The exercise: Reproduce the data in its entirety, exactly as supplied.

Input for this task:
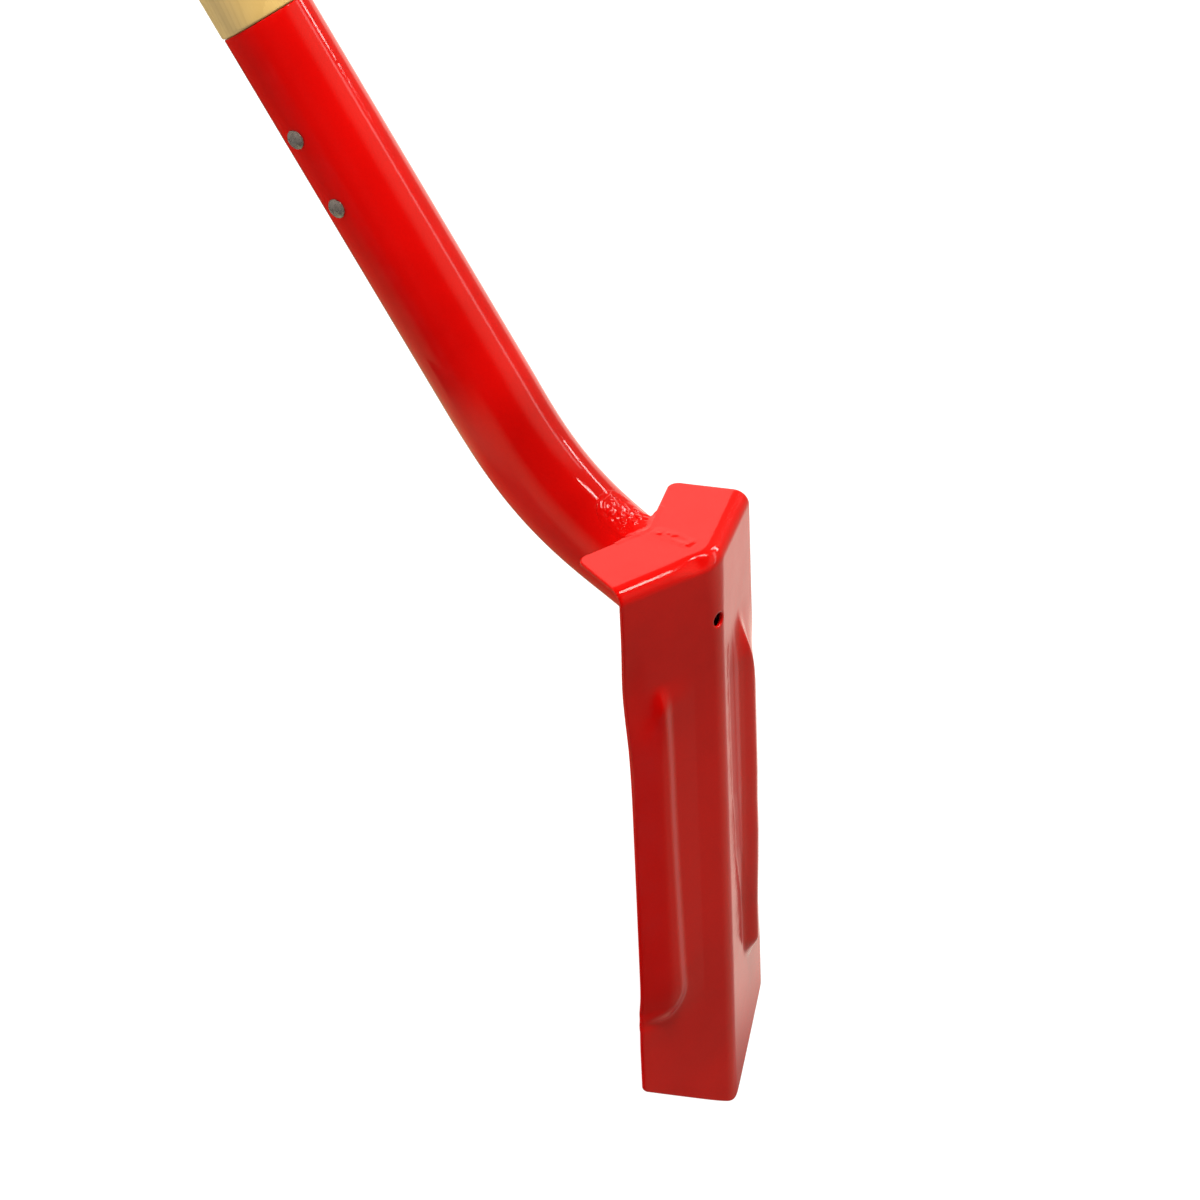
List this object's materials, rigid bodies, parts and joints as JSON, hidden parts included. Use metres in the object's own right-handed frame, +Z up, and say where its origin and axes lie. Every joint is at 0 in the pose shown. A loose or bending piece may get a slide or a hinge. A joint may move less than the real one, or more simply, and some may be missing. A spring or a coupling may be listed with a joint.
{
  "type": "trenching shovel",
  "caption": "Long handled trenching shovel: V-section steel blade with two turned foot steps, bent welded socket tube and a riveted straight wooden handle.",
  "frame": {"origin": "middle of the footprint, on the floor that the tool lies on, ridge up", "axes": "+X from the point of the blade towards the butt of the handle, +Z up, +Y across the blade"},
  "size_m": [1.6368, 0.0952, 0.1632],
  "materials": {
    "enamel": "glossy red enamel over pressed steel",
    "painted_weld": "glossy red enamel over lumpy weld",
    "ash_wood": "clear finished pale ash, fine straight grain",
    "rivet_steel": "dull bright steel dome heads"
  },
  "bodies": {
    "root": {"blade": "enamel", "socket_tube": "enamel", "neck_weld": "painted_weld", "step_weld": "painted_weld", "seam_weld": "painted_weld", "handle": "ash_wood", "rivet_upper": "rivet_steel", "rivet_lower": "rivet_steel"}
  },
  "joints": []
}
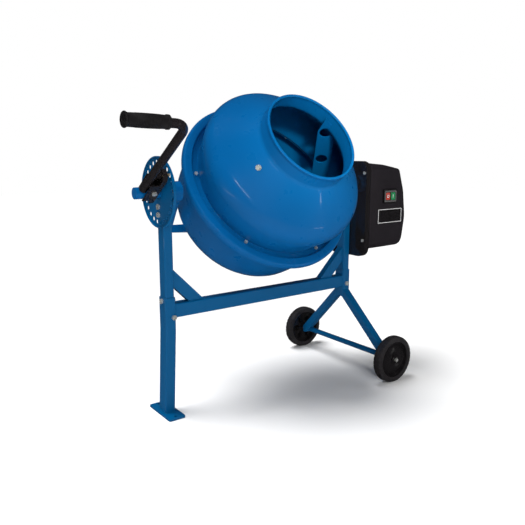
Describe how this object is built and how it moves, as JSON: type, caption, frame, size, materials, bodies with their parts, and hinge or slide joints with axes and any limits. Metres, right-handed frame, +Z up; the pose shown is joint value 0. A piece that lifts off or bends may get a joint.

Written solution:
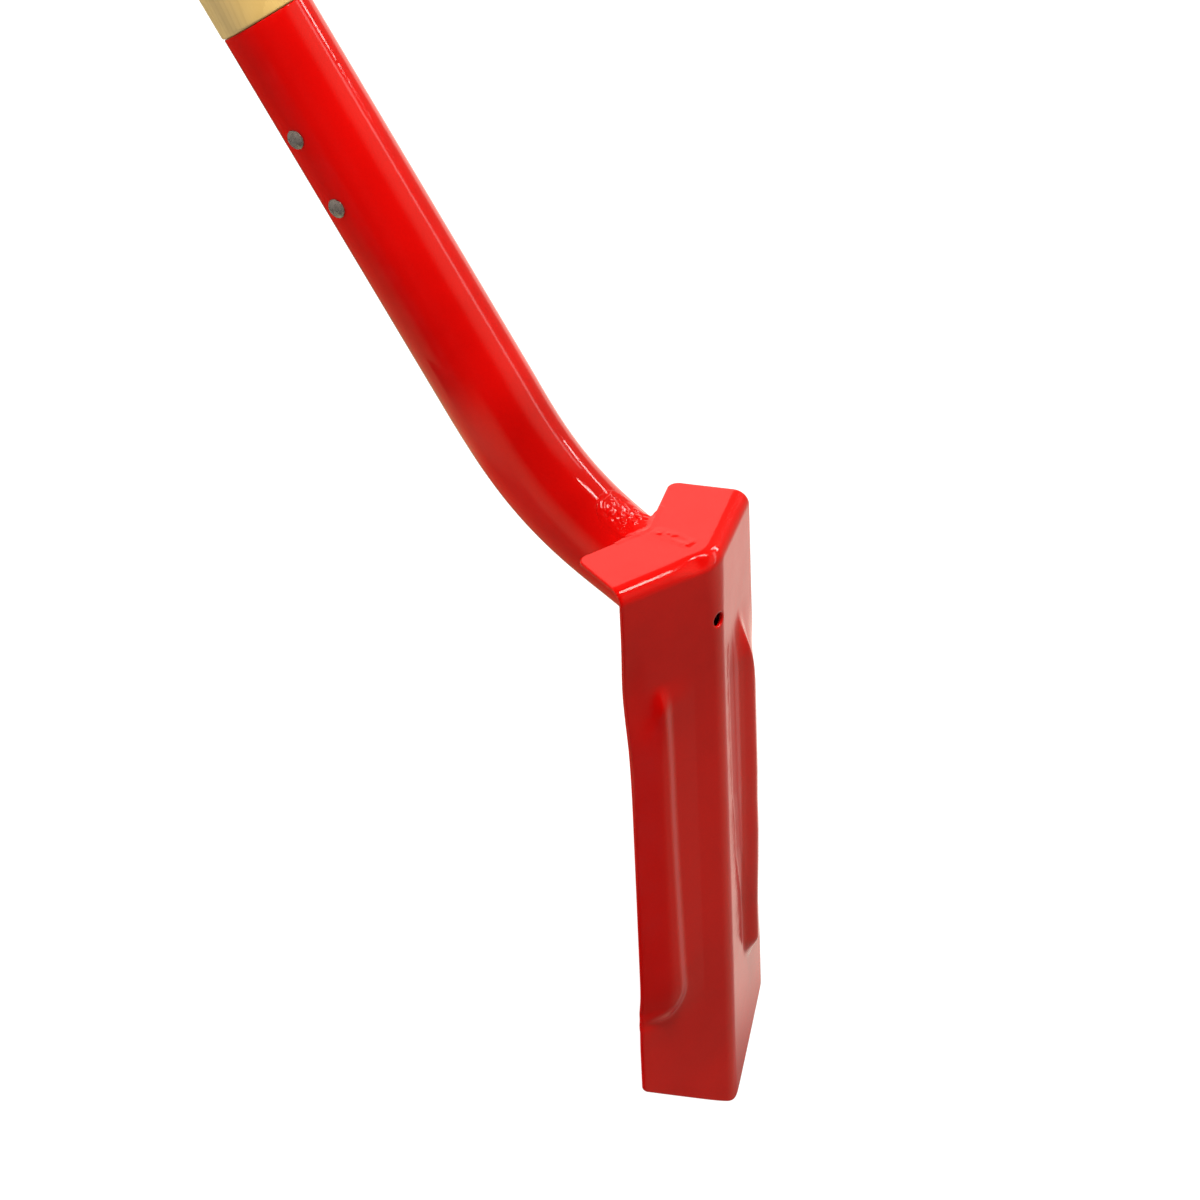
List this object's materials, rigid bodies, parts and joints as JSON, hidden parts included. Use metres in the object's own right-handed frame, +Z up, and say where its origin and axes lie. Every joint is at 0 in the pose shown. A loose or bending piece may get a slide or a hinge. A joint may move less than the real one, or more simply, and some may be missing. A spring or a coupling may be listed with a joint.
{
  "type": "trenching shovel",
  "caption": "Long handled trenching shovel: V-section steel blade with two turned foot steps, bent welded socket tube and a riveted straight wooden handle.",
  "frame": {"origin": "middle of the footprint, on the floor that the tool lies on, ridge up", "axes": "+X from the point of the blade towards the butt of the handle, +Z up, +Y across the blade"},
  "size_m": [1.6368, 0.0952, 0.1632],
  "materials": {
    "enamel": "glossy red enamel over pressed steel",
    "painted_weld": "glossy red enamel over lumpy weld",
    "ash_wood": "clear finished pale ash, fine straight grain",
    "rivet_steel": "dull bright steel dome heads"
  },
  "bodies": {
    "root": {"blade": "enamel", "socket_tube": "enamel", "neck_weld": "painted_weld", "step_weld": "painted_weld", "seam_weld": "painted_weld", "handle": "ash_wood", "rivet_upper": "rivet_steel", "rivet_lower": "rivet_steel"}
  },
  "joints": []
}
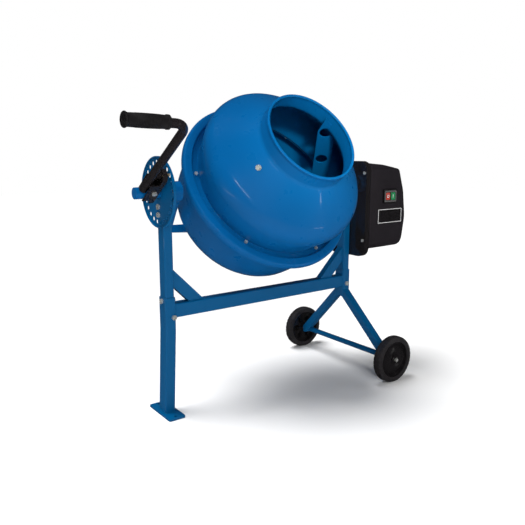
Describe how this object is built and how it moves, as JSON: type, caption, frame, size, materials, bodies with their parts, and hinge or slide joints with axes and any limits. Metres, right-handed frame, +Z up; the pose shown is joint value 0. A piece that lifts off or bends may get a joint.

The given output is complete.